= Instructions to follow =
Write the listing out again, all of it, word for word.

= Dataset section =

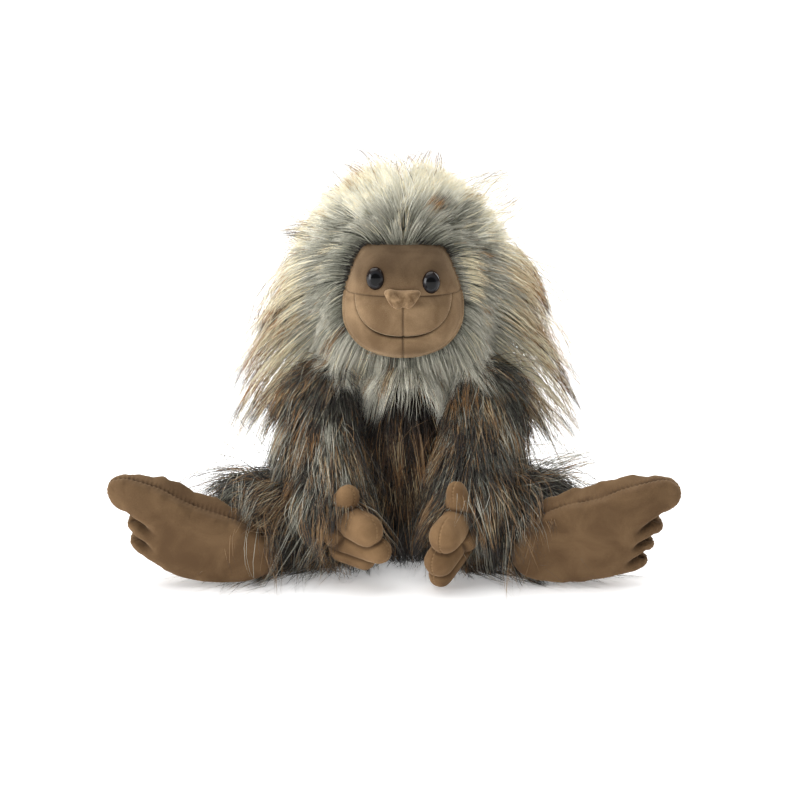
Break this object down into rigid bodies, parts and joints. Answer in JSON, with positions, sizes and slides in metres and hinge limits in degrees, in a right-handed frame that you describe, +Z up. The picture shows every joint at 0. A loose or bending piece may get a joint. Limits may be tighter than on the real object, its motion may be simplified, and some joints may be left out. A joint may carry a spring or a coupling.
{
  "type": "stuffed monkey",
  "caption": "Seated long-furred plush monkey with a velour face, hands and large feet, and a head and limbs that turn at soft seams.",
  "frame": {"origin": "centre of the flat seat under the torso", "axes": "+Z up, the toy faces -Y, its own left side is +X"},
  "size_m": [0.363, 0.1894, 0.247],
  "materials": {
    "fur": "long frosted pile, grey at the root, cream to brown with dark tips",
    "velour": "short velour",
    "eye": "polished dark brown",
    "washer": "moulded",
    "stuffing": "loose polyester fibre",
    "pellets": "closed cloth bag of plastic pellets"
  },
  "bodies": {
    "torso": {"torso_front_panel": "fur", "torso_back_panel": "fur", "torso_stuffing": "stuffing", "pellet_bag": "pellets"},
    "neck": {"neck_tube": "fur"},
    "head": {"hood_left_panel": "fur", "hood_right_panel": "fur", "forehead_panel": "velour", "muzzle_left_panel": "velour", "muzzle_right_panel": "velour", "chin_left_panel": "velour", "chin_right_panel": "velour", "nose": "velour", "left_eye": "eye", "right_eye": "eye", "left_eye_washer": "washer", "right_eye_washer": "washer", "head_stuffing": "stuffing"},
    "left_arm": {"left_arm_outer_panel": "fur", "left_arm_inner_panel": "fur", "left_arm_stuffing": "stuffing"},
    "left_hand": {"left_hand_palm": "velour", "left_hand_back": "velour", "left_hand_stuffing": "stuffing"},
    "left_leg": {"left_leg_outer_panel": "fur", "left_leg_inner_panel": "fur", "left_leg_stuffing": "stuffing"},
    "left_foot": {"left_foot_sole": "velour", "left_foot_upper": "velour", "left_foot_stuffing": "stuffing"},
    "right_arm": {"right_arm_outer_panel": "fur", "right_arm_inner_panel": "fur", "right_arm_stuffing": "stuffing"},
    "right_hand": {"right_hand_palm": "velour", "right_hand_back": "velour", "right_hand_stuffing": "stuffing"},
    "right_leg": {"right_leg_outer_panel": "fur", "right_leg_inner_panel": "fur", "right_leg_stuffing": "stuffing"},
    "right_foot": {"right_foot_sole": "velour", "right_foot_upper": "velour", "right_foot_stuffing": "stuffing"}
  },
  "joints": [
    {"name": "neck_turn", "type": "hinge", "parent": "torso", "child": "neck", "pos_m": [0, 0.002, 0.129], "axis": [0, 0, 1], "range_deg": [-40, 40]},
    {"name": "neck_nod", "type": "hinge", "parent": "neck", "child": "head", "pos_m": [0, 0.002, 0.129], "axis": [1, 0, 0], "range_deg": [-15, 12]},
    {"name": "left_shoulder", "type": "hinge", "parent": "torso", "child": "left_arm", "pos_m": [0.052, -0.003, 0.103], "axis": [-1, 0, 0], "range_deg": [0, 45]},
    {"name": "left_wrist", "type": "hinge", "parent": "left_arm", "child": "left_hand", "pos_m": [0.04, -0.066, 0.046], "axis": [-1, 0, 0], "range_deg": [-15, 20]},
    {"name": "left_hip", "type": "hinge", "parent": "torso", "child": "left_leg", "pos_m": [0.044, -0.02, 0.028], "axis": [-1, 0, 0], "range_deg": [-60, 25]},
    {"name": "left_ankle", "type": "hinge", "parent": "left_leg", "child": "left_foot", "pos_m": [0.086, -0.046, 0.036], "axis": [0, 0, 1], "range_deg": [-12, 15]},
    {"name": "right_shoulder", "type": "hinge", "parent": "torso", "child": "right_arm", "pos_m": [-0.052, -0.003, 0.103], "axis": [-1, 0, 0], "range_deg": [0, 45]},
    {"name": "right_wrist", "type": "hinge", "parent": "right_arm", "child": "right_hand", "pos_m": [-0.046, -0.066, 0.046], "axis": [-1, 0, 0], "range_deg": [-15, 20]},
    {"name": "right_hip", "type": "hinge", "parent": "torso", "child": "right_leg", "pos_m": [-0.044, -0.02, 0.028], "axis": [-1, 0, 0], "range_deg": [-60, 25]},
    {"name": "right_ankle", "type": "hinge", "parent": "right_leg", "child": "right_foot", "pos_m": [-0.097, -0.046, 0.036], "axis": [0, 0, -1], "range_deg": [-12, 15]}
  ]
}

= The solution =
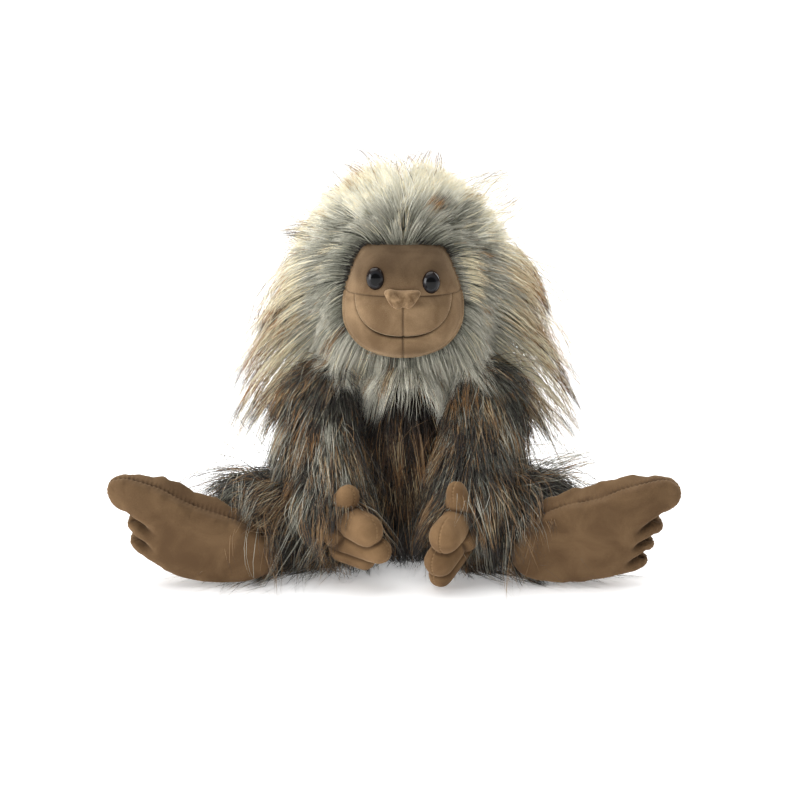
Break this object down into rigid bodies, parts and joints. Answer in JSON, with positions, sizes and slides in metres and hinge limits in degrees, in a right-handed frame that you describe, +Z up. The picture shows every joint at 0. A loose or bending piece may get a joint. Limits may be tighter than on the real object, its motion may be simplified, and some joints may be left out. A joint may carry a spring or a coupling.
{
  "type": "stuffed monkey",
  "caption": "Seated long-furred plush monkey with a velour face, hands and large feet, and a head and limbs that turn at soft seams.",
  "frame": {"origin": "centre of the flat seat under the torso", "axes": "+Z up, the toy faces -Y, its own left side is +X"},
  "size_m": [0.363, 0.1894, 0.247],
  "materials": {
    "fur": "long frosted pile, grey at the root, cream to brown with dark tips",
    "velour": "short velour",
    "eye": "polished dark brown",
    "washer": "moulded",
    "stuffing": "loose polyester fibre",
    "pellets": "closed cloth bag of plastic pellets"
  },
  "bodies": {
    "torso": {"torso_front_panel": "fur", "torso_back_panel": "fur", "torso_stuffing": "stuffing", "pellet_bag": "pellets"},
    "neck": {"neck_tube": "fur"},
    "head": {"hood_left_panel": "fur", "hood_right_panel": "fur", "forehead_panel": "velour", "muzzle_left_panel": "velour", "muzzle_right_panel": "velour", "chin_left_panel": "velour", "chin_right_panel": "velour", "nose": "velour", "left_eye": "eye", "right_eye": "eye", "left_eye_washer": "washer", "right_eye_washer": "washer", "head_stuffing": "stuffing"},
    "left_arm": {"left_arm_outer_panel": "fur", "left_arm_inner_panel": "fur", "left_arm_stuffing": "stuffing"},
    "left_hand": {"left_hand_palm": "velour", "left_hand_back": "velour", "left_hand_stuffing": "stuffing"},
    "left_leg": {"left_leg_outer_panel": "fur", "left_leg_inner_panel": "fur", "left_leg_stuffing": "stuffing"},
    "left_foot": {"left_foot_sole": "velour", "left_foot_upper": "velour", "left_foot_stuffing": "stuffing"},
    "right_arm": {"right_arm_outer_panel": "fur", "right_arm_inner_panel": "fur", "right_arm_stuffing": "stuffing"},
    "right_hand": {"right_hand_palm": "velour", "right_hand_back": "velour", "right_hand_stuffing": "stuffing"},
    "right_leg": {"right_leg_outer_panel": "fur", "right_leg_inner_panel": "fur", "right_leg_stuffing": "stuffing"},
    "right_foot": {"right_foot_sole": "velour", "right_foot_upper": "velour", "right_foot_stuffing": "stuffing"}
  },
  "joints": [
    {"name": "neck_turn", "type": "hinge", "parent": "torso", "child": "neck", "pos_m": [0, 0.002, 0.129], "axis": [0, 0, 1], "range_deg": [-40, 40]},
    {"name": "neck_nod", "type": "hinge", "parent": "neck", "child": "head", "pos_m": [0, 0.002, 0.129], "axis": [1, 0, 0], "range_deg": [-15, 12]},
    {"name": "left_shoulder", "type": "hinge", "parent": "torso", "child": "left_arm", "pos_m": [0.052, -0.003, 0.103], "axis": [-1, 0, 0], "range_deg": [0, 45]},
    {"name": "left_wrist", "type": "hinge", "parent": "left_arm", "child": "left_hand", "pos_m": [0.04, -0.066, 0.046], "axis": [-1, 0, 0], "range_deg": [-15, 20]},
    {"name": "left_hip", "type": "hinge", "parent": "torso", "child": "left_leg", "pos_m": [0.044, -0.02, 0.028], "axis": [-1, 0, 0], "range_deg": [-60, 25]},
    {"name": "left_ankle", "type": "hinge", "parent": "left_leg", "child": "left_foot", "pos_m": [0.086, -0.046, 0.036], "axis": [0, 0, 1], "range_deg": [-12, 15]},
    {"name": "right_shoulder", "type": "hinge", "parent": "torso", "child": "right_arm", "pos_m": [-0.052, -0.003, 0.103], "axis": [-1, 0, 0], "range_deg": [0, 45]},
    {"name": "right_wrist", "type": "hinge", "parent": "right_arm", "child": "right_hand", "pos_m": [-0.046, -0.066, 0.046], "axis": [-1, 0, 0], "range_deg": [-15, 20]},
    {"name": "right_hip", "type": "hinge", "parent": "torso", "child": "right_leg", "pos_m": [-0.044, -0.02, 0.028], "axis": [-1, 0, 0], "range_deg": [-60, 25]},
    {"name": "right_ankle", "type": "hinge", "parent": "right_leg", "child": "right_foot", "pos_m": [-0.097, -0.046, 0.036], "axis": [0, 0, -1], "range_deg": [-12, 15]}
  ]
}